At 7.10 pm Konrad with somebody else rush off to drop-off. They are on time. We qualify. Not everyone was able to make it. Relieved. Exhausted. Everybody celebrates.
Winding down
I am not sure what I should be doing next. Last year we made some changes after the deadline and delviered the final render at about 9 pm. We had to, because there was a rendering glitch in Resolve with ProRes clips, and red plate saying “media offline” doesn’t look good on a big screen. The organizers were kind enough to allow for it. This year I am too tired to keep working, especially since everybody else has also relaxed. I am out of ideas and my decision power is spent. I loiter. The sound will remain unfinished today. I start packing up around 8 pm, when it seems that I won’t be able to do anything else anyway. It’s been a tough ride. Thanks to my earlier preparations, this time I am not missing anything from my gear.
Konrad has birthday on Monday, so we throw a small party when he gets back from drop-off. Watch the final movie again with the team, everybody is impressed. Andrzej doesn’t kill me, though later critiques the final result. I accept and agree with everything he says. We hope to fix it before going public with the final version.
I stay until 10 pm and then head home. Driving a car at night calms me down, but I still feel excited. I am extremely happy about that movie. I pulled it off, regardless of the shortcomings.
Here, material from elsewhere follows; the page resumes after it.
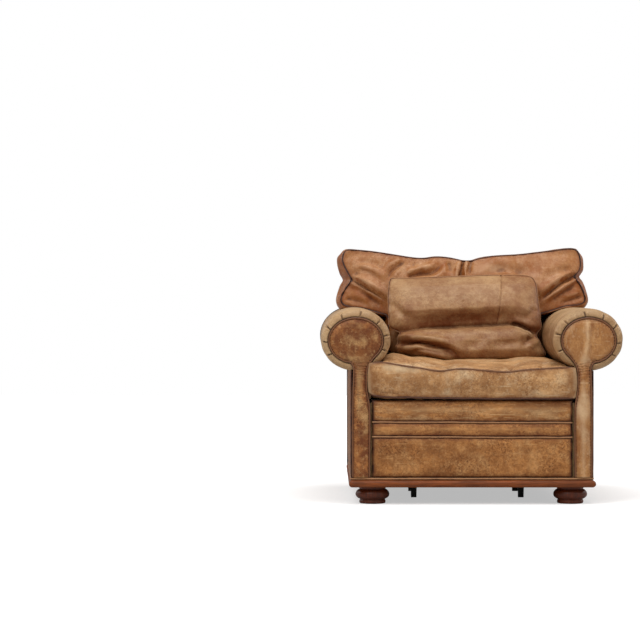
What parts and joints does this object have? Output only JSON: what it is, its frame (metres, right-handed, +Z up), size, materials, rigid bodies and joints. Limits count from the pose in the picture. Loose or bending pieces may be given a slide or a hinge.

It has been the most satisfying thing I’ve done throughout my whole post-production career.
Addendum I: The Aftermath
You probably already guessed that I did cheat a bit. What you saw at the beginning of this article was the version that we did massage after the festival. If you want to see what we actually submitted, here it is (warning: no subtitles):
Later next week I saw it projected in cinema, and it held up pretty well, despite raised black levels (exported as auto, hoping for the best) and not so great sound. And of course hideous compression artifacts, a killer to all dark images.
Our hard work brought us four awards: Best Prop Use (the dumbbell), Best Costumes, Best Make-up, and Best Actor (for Waldek Nowak, the older hero). I am extremely happy for these – all well deserved. Of course, I wish there was something post-related among them, but it only shows that the competition was tough, and that I still have things to learn and room to improve. Maybe next time.
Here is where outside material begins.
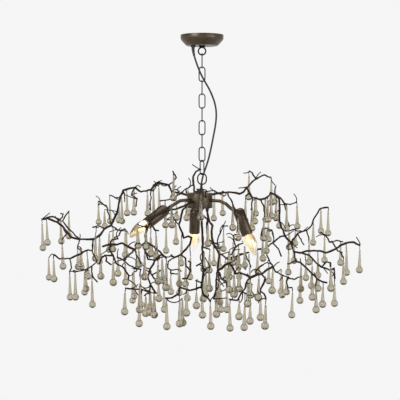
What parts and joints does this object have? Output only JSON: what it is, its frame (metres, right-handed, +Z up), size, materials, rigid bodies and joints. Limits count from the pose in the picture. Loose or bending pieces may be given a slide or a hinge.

Addendum II: Lessons Learnt
Without question the biggest lesson for me was that avoidance tactics is equal to setting myself up for failure. It’s fine to be anxious, but the way to deal with it is to tackle it as soon as possible, instead of waiting until the last moment. Problems are not going to disappear. On the contrary, they are going to become much worse once stress and pressure are involved. Learning to notice the signs of such dismissals (such as “I’ll deal with it later”) is crucial. Not easy, but this is what needs to be done. Running away is not going to help.
Therefore in the future I want to approach several things differently. First, I am going to ask for any vfx plate to be shot as soon as possible, so that I can finish it earlier, when there is still more time to account for possible mishaps. Second – which actually should be the first – I will make sure that I have good sound monitoring and all tools that I need to do the acceptable sound in my NLE. I have already made some preparations in this department, getting some of the Waves plugins during their 25 year sale, and Focusrite Scarlet 6i6 interface that comes with a bunch as well. But most important of all – I will not keep pushing things that I feel not comfortable with for later, and when I feel myself taking the easier path, I am will take a step back and reconsider.
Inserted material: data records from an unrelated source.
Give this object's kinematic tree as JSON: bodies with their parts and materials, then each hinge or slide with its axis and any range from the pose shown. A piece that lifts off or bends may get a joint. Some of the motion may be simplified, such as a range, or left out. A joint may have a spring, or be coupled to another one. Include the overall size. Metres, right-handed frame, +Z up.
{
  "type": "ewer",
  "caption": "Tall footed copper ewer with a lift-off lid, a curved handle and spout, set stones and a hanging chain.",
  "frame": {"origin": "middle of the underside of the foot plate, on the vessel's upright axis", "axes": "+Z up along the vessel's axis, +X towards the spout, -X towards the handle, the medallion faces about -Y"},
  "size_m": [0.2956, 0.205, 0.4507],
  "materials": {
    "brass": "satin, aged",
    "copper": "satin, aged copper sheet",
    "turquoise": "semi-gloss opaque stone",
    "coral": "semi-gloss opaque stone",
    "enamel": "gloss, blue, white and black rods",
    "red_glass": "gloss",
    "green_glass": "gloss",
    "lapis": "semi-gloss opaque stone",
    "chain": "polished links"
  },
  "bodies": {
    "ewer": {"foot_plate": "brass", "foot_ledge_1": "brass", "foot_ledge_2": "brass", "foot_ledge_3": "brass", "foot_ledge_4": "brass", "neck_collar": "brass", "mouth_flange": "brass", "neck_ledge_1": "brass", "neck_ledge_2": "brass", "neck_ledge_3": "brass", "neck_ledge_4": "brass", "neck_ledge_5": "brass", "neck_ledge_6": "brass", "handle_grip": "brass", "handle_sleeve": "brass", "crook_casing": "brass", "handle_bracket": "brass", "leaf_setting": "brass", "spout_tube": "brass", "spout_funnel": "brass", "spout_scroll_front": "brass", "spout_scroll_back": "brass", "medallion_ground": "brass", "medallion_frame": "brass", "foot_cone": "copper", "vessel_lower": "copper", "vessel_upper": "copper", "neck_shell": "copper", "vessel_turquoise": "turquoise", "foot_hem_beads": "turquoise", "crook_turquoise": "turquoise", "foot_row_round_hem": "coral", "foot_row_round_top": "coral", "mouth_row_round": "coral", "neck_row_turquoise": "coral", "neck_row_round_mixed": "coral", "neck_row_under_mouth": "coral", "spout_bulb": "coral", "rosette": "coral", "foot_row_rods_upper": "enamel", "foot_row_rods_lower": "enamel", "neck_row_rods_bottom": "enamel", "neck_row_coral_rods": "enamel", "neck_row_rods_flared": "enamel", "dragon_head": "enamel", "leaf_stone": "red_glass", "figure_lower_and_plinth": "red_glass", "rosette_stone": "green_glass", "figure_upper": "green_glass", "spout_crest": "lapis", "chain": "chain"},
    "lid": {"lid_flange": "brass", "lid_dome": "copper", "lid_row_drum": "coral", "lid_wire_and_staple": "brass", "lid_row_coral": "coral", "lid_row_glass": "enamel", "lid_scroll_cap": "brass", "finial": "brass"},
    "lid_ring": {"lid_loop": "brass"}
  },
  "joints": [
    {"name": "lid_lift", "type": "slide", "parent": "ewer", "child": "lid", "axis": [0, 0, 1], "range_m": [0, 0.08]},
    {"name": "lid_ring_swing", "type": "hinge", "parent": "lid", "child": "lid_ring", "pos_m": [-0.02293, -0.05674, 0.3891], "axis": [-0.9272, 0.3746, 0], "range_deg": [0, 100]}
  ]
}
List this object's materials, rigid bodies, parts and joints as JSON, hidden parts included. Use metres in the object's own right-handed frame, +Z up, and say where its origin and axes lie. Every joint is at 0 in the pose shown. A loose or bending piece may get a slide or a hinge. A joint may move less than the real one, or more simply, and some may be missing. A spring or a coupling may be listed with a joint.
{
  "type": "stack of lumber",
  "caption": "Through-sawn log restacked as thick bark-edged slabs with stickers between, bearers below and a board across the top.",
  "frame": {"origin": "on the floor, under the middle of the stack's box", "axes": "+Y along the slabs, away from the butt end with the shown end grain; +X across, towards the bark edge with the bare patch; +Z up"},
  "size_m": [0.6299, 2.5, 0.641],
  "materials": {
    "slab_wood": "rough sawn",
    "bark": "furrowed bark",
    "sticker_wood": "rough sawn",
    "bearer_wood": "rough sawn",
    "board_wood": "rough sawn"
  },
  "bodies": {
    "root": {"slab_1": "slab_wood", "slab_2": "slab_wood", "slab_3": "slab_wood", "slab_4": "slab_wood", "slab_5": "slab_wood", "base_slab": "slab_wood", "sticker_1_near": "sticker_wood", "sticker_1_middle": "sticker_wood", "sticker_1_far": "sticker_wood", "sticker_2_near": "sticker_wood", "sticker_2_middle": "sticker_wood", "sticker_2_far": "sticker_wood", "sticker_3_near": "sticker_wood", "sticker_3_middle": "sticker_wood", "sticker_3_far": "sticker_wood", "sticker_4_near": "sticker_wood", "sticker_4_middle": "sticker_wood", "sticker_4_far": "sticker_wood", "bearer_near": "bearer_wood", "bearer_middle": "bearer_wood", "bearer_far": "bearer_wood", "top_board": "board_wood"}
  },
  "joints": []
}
Third, workflow is always something to optimize. Being set in the old ways of “audio after picture lock” does not work anymore, especially since these days we can do so much in the NLE itself. Being able to avoid conforming and tool switching was vital to the success of this project. This needs to be maintained and explored further. That said, I am not yet sure how to modify the audio workflow. I prefer to edit scenes in separate timelines. My initial thoughts are that I should obviously get all the channels on the timeline from the get go, and work on volume and channel selection as part of the edit. Maybe massage individual files as well, if need be, though Resolve does not give me this opportunity – yet? Automation and track setup is not possible to easily copy over to another sequence, but maybe if I do the EQ/Dynamics once, redoing it will be easier than avoiding experimentation until the very end. Of course, ultimately nothing beats having a qualified sound engineer – as you can hear in the final version. And yet, with the time that we had, conforming and exporting, dealing with possible sync issues, could have literally made a difference between making and not making it. For this type of projects, a Swiss-army knife that combines editing, grading and audio seems to be the way to go.
Finally, it always pays to know the limitations and capabilities of the software. But that can only be gained through practice. Did my decision to go all-Resolve helped me or hindered in the end? It’s a good question to which I do not have an answer. Absent time travel, this experience is impossible to repeat. I can safely say though, that at no time during the editing process I regretted the decision or felt the urge to switch to Premiere. On the contrary, it’s been great to have been able to put Resolve through its paces. I think it passed the test with flying colors.